The first Scottish club in a global social running network for women is being set up in Inverurie. Carol Wilson, who took up running to lose weight just over eight years ago, is behind the idea that she hopes will encourage more women to get involved in running.
Carol has hosted two information evenings at Garioch Community Centre to explain more about the proposal to establish Scotland’s first 261 Fearless club. The first was held on Wednesday (10 January) and the next is on 17 January.
The 261 Fearless organisation is the brainchild of pioneering American distance runner Kathrine Switzer. Switzer hit the headlines almost 51 years ago when she became the first woman to officially enter and run at Boston Marathon.
At that time the famous American race was an exclusively all-male affair, but she was able to secure a place by using only her first name initial on the entry form.

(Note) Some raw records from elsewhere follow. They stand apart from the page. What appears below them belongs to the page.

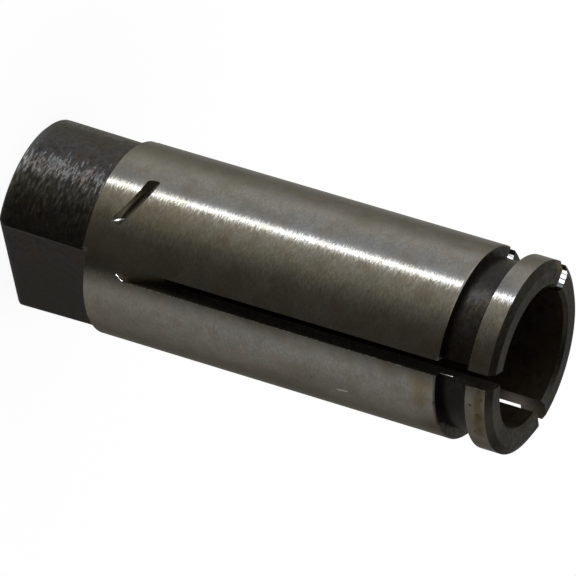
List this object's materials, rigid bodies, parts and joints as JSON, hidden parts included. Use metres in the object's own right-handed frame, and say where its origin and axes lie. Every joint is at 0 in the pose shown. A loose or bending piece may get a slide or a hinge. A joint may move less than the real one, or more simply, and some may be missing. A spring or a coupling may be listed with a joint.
{
  "type": "tap collet",
  "caption": "One-piece split sleeve that grips a hand tap: ground body, long saw slots from a collared nose, and a tang with two flats at the rear.",
  "frame": {"origin": "centre of the tang's rear face, on which the collet stands", "axes": "+Z along the axis from the tang to the nose, +X square to the first flat of the tang"},
  "size_m": [0.019, 0.019, 0.0532],
  "materials": {
    "steel": "body and collar ground bright round the axis, everything else left black from hardening, a little brown rust"
  },
  "bodies": {
    "root": {"collet": "steel"}
  },
  "joints": []
}
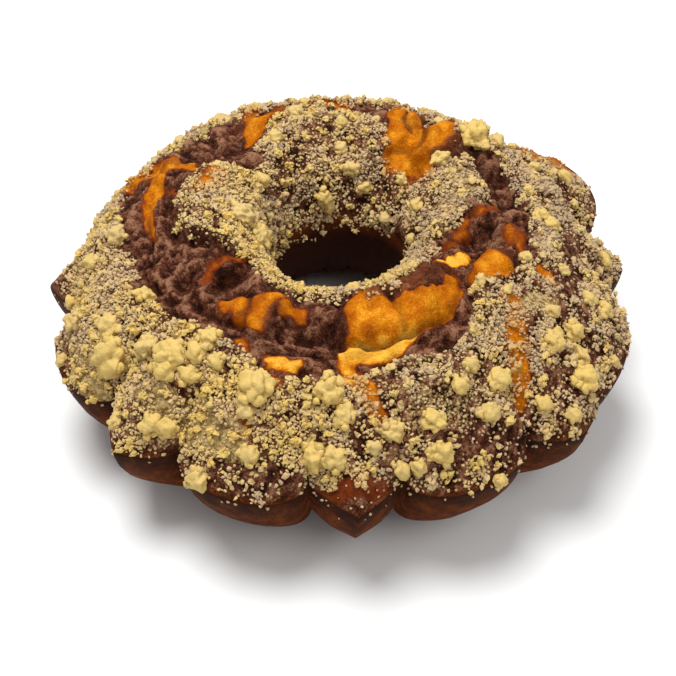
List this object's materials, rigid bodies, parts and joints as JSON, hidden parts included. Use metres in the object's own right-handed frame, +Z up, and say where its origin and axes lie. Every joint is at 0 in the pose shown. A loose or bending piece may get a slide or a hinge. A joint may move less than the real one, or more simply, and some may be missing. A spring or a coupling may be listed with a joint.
{
  "type": "marble cake",
  "caption": "Marble cake baked in a fluted ring pan, flutes down, its risen crown split to show orange and chocolate crumb under a baked streusel topping.",
  "frame": {"origin": "middle of the outline, on the surface that the cake stands on", "axes": "+Z up along the hole, -Y towards the side that faces the viewer"},
  "size_m": [0.255, 0.25, 0.0974],
  "materials": {
    "baked_crumb": "dry baked crumb, stands in for cake with a streusel topping"
  },
  "bodies": {
    "root": {"marble_cake": "baked_crumb"}
  },
  "joints": []
}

Race organisers were furious when they discovered her running in the race and tried to manhandle her off the course. Pictures of the incident were beamed all over the world and Switzer became a household name.
261 was the race number Switzer wore in that ground-breaking Boston Marathon and it has now become a symbol for her latest venture which encourages women to have no fear about getting involved in running.
Now 261 Fearless clubs have been set up in Austria, Albania, Brazil, Canada, Germany, Malta, Switzerland and the United States. There are four clubs in Britain but the Inverurie one will be the first in Scotland.
Carol recently attended the UK launch of the project and is excited about the project starting in Scotland.
She told the Evening Express : “The 261 launch was in London last month and it was very motivating.
“We had a Skype call with Kathrine Switzer, which was amazing, and she actually shared my Inverurie 261 Fearless club Facebook post.
“I have also been on one of their coaching courses to get the qualification to lead a group in Inverurie. It was held over a weekend in Manchester and I learned so much from it.
“It’s all about the empowerment of women through running. All the coaches at the clubs are women and the training techniques are specifically for women. Some will have self-confidence issues about their bodies and we are there to encourage them to overcome these fears.
“I know there are lots of clubs and jogging groups around, but some people will prefer to be involved if it’s only open to women. It’s also important to stress we are not competitive. It’s simply about getting active and enjoying it.
“I’ll have no problem if it’s only a small group to begin with, because I know these things can grow. The aim is to get some women together, get a good vibe going within the group, and have some fun. Hopefully it will develop through word of mouth - I’ve even heard that some people are hoping a similar group can be established in Aberdeen.”